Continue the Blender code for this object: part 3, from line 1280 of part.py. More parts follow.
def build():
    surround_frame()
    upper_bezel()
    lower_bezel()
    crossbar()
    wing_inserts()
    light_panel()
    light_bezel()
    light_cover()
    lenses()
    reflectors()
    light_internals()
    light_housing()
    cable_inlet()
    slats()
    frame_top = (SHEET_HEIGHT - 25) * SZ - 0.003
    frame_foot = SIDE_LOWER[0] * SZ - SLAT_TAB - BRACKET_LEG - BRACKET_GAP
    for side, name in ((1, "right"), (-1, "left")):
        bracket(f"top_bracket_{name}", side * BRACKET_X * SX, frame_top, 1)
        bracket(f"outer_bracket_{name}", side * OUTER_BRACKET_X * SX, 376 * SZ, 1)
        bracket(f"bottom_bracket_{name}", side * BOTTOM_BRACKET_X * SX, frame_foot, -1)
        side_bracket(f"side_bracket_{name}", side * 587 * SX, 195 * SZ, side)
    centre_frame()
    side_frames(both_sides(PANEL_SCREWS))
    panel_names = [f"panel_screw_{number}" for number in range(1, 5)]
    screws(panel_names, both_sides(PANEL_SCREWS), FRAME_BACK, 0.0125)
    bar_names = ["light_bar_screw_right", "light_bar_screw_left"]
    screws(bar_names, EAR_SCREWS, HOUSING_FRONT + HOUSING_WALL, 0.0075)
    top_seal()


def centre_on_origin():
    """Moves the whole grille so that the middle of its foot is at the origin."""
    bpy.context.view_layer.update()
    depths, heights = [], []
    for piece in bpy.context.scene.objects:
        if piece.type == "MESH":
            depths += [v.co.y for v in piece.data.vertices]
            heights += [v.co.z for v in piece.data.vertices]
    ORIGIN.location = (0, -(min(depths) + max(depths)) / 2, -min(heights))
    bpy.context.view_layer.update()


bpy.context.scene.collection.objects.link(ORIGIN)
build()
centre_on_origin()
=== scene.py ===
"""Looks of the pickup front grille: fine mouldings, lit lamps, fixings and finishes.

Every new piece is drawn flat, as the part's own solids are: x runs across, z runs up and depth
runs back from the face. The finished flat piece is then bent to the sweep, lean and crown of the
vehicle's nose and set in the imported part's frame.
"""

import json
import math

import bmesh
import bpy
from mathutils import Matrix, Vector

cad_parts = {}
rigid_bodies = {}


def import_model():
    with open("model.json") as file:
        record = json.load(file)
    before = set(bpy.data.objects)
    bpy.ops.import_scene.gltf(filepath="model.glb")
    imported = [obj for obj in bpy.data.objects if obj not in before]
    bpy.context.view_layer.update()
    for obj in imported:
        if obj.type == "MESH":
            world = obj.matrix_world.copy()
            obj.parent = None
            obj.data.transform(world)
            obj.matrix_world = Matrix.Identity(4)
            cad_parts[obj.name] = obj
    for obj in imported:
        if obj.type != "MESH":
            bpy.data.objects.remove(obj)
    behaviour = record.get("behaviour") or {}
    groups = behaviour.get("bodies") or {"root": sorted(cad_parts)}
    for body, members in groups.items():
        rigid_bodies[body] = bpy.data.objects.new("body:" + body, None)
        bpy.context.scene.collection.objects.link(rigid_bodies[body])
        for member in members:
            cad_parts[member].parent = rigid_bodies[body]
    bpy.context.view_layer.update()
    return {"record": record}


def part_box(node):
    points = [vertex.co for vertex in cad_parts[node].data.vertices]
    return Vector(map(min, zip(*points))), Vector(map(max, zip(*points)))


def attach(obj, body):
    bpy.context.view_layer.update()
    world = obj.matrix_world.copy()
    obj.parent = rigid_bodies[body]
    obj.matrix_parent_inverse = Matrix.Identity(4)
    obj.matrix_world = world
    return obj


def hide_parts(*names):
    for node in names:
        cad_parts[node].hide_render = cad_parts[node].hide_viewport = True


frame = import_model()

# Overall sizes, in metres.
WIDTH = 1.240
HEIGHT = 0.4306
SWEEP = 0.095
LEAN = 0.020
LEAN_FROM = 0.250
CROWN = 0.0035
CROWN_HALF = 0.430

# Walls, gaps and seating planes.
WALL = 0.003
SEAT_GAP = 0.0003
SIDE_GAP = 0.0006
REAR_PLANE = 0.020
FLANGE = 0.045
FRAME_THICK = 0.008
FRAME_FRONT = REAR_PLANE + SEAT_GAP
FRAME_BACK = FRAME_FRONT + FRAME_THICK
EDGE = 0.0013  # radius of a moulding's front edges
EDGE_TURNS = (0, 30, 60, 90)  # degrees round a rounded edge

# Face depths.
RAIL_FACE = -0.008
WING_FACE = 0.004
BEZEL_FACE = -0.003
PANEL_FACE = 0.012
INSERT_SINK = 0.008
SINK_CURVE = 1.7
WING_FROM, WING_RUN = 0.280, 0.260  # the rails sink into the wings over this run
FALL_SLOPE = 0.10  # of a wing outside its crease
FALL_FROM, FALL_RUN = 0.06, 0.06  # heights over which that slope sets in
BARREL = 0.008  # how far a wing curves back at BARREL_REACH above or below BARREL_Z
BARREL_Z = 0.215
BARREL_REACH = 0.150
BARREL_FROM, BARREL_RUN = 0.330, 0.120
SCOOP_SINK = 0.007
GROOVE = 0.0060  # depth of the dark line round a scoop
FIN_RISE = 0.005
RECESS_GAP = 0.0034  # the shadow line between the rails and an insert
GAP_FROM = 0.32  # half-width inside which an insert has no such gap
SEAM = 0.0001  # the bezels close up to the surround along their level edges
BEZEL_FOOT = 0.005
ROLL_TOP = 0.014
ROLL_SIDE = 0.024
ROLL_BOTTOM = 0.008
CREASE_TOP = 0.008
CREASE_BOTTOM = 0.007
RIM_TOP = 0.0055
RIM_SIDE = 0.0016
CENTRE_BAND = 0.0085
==
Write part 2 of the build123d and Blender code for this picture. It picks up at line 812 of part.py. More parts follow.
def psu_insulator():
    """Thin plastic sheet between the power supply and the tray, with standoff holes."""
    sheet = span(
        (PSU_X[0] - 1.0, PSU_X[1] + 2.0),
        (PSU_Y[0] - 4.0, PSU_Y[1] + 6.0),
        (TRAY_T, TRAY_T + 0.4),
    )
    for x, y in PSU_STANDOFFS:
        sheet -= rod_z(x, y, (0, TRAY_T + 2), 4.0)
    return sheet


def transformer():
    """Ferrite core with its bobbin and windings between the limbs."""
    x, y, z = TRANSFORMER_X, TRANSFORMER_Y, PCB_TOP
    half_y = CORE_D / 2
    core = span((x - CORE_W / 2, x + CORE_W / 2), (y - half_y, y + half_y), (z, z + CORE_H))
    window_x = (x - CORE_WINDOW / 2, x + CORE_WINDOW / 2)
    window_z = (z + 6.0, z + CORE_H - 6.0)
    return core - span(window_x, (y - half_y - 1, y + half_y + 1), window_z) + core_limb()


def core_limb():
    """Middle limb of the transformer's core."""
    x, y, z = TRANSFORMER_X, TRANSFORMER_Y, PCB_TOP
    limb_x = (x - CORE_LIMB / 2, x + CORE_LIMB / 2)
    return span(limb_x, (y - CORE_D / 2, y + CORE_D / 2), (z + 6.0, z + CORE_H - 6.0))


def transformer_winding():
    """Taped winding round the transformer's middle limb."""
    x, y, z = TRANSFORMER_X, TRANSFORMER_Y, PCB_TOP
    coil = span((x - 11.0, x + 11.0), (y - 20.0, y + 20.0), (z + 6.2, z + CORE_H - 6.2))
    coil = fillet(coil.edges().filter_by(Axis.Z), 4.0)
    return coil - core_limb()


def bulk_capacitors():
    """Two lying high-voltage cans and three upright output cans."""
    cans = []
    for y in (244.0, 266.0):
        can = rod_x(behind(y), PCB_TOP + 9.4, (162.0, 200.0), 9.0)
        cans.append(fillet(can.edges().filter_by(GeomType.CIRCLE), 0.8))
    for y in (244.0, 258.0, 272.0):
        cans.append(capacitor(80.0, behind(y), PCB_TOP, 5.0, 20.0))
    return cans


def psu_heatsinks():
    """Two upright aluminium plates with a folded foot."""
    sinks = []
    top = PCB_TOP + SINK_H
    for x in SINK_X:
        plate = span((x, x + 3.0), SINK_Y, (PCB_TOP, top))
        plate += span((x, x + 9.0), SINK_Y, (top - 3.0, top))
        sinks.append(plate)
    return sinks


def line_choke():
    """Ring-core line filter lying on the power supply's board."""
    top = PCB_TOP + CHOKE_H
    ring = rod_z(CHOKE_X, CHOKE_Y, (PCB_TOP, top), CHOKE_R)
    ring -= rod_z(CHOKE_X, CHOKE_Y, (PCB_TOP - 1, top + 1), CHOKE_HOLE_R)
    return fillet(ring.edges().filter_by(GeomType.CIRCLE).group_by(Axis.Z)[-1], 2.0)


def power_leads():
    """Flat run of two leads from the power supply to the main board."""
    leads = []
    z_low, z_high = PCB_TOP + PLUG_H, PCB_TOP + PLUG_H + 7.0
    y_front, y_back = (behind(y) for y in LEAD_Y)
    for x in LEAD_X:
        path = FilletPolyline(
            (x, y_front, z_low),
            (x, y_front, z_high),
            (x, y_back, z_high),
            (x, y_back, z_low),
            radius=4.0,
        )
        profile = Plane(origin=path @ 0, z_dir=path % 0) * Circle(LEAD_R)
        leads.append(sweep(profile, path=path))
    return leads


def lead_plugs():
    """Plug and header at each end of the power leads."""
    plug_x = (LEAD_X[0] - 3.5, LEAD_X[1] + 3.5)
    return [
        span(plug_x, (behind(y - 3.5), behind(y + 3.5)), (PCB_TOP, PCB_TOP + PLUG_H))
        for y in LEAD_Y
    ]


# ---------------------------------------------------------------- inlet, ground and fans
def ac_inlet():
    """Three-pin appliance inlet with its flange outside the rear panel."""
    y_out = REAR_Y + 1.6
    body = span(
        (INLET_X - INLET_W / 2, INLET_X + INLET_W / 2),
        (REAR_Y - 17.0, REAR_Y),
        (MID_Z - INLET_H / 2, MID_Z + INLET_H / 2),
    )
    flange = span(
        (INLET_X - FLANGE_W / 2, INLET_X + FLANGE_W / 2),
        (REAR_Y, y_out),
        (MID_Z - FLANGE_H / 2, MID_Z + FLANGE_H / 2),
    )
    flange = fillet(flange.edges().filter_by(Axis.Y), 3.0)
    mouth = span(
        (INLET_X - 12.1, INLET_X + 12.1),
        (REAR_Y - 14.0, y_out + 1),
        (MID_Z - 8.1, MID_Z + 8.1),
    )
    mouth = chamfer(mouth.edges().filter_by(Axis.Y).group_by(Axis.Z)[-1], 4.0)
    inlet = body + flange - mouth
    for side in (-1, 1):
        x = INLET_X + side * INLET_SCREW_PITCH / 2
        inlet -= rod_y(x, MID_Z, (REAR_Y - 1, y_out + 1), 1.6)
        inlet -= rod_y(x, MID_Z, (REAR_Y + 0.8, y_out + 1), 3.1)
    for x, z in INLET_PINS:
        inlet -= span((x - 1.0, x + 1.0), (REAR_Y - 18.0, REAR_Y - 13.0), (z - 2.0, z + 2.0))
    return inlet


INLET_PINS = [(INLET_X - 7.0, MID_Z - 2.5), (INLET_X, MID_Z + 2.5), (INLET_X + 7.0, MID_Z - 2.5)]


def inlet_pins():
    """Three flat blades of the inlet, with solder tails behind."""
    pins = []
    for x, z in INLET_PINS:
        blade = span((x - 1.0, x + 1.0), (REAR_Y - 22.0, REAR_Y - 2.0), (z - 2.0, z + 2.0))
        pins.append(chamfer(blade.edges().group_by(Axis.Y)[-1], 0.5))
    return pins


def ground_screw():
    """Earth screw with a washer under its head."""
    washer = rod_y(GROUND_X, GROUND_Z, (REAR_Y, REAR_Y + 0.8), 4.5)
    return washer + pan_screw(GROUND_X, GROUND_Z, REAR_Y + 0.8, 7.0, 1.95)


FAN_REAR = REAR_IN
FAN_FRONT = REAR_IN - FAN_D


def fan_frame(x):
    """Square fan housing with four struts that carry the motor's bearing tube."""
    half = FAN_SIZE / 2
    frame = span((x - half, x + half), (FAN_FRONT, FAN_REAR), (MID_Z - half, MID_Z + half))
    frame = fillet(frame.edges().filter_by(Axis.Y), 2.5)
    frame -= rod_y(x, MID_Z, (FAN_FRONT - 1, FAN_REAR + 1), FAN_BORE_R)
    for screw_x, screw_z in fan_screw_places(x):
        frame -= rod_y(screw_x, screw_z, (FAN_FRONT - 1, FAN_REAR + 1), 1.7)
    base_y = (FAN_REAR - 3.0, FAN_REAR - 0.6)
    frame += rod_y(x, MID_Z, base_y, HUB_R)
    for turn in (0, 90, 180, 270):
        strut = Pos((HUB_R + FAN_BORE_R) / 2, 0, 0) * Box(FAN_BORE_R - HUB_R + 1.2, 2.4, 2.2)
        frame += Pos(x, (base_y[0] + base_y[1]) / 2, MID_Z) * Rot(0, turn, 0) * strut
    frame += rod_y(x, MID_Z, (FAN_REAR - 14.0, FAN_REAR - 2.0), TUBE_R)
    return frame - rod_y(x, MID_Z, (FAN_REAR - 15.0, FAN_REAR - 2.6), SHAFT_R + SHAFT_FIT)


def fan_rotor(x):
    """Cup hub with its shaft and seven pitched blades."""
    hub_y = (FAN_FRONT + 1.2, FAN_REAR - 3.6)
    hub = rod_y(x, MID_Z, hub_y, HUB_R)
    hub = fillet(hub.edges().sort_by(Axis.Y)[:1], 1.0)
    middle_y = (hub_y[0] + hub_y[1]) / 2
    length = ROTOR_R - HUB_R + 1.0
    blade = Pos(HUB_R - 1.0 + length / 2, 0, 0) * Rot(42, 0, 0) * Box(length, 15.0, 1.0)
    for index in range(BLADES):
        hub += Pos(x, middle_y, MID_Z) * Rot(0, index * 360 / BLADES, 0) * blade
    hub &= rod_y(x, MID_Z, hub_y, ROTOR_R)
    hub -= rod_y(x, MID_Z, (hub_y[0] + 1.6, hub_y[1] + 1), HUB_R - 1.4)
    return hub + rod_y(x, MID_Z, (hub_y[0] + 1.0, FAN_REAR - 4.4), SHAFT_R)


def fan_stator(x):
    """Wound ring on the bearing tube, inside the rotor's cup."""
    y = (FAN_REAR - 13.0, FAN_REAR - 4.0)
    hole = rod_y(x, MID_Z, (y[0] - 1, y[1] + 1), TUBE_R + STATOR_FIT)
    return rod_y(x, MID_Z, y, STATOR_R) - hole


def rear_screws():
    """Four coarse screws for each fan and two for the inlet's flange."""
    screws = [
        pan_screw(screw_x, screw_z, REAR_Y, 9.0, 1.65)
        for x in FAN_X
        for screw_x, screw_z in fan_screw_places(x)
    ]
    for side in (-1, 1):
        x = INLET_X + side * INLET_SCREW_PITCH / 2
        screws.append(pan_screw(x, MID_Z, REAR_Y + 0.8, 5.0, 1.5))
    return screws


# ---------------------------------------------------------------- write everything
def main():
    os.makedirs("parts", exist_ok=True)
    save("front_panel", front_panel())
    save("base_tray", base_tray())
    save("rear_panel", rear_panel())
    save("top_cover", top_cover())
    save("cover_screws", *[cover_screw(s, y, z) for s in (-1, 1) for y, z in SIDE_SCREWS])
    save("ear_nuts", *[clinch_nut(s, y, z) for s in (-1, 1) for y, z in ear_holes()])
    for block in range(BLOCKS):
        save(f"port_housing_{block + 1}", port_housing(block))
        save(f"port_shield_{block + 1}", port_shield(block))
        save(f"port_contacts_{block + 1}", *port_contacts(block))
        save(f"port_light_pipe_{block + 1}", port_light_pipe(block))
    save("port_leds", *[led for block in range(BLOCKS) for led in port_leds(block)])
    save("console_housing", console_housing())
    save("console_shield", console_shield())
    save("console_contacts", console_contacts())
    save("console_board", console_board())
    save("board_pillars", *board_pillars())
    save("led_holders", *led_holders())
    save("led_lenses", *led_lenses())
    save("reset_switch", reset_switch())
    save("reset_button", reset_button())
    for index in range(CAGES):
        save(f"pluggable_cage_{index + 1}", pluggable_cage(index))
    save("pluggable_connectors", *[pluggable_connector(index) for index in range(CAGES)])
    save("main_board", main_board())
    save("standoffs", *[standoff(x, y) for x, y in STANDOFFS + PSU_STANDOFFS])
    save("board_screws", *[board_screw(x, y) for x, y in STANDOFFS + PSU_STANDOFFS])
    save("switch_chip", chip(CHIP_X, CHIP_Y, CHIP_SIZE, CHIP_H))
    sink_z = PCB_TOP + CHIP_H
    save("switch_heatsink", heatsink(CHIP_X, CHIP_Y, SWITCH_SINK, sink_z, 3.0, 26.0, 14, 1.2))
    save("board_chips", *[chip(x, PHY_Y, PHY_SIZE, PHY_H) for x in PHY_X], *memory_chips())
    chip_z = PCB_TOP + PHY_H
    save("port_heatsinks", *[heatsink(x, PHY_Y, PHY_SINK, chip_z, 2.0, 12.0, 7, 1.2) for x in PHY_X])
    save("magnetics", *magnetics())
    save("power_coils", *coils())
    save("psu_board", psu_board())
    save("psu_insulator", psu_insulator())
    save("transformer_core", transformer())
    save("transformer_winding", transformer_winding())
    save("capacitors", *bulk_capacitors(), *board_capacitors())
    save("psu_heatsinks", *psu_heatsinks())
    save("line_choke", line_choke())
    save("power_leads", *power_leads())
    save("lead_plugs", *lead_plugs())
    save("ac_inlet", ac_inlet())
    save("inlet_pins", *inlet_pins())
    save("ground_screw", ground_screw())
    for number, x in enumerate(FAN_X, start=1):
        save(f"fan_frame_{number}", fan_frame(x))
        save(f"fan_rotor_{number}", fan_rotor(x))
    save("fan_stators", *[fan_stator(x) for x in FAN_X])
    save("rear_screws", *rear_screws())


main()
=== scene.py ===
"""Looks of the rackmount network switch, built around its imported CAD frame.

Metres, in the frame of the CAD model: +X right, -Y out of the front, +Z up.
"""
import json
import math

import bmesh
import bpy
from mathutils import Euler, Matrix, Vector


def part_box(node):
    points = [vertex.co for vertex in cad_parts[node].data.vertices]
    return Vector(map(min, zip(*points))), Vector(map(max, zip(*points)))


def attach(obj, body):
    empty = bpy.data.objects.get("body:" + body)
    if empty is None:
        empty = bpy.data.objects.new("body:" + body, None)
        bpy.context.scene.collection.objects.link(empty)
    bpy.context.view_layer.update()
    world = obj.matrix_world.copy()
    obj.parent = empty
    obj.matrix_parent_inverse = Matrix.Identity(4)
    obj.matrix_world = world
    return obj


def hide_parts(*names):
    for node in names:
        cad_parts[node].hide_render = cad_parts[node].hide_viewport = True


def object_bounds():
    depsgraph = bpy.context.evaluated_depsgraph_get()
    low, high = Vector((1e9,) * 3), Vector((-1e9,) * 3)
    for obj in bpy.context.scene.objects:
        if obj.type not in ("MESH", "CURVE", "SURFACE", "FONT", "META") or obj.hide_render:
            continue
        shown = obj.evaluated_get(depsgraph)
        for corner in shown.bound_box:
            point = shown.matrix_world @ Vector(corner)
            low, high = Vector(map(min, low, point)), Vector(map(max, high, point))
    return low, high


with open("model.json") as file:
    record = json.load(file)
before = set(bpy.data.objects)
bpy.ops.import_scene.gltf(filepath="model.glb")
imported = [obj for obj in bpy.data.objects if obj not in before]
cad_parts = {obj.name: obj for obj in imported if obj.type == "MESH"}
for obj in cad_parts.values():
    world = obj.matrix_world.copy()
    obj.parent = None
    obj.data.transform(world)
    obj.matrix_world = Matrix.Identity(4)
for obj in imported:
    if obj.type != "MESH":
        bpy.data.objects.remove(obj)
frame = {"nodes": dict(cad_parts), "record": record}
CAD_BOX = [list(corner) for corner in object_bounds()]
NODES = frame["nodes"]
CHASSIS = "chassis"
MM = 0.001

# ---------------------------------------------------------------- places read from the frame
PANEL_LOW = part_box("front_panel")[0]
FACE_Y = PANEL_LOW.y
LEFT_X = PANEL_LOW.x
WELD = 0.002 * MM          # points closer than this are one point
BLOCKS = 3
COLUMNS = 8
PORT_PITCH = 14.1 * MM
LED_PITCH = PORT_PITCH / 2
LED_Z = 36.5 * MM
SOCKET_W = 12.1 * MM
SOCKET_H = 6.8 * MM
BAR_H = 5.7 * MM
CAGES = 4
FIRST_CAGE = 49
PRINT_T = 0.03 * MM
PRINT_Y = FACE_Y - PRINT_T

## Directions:
Scan the material and collect every line that contains "shown".

## Worked solution:
        shown = obj.evaluated_get(depsgraph)
        for corner in shown.bound_box:
            point = shown.matrix_world @ Vector(corner)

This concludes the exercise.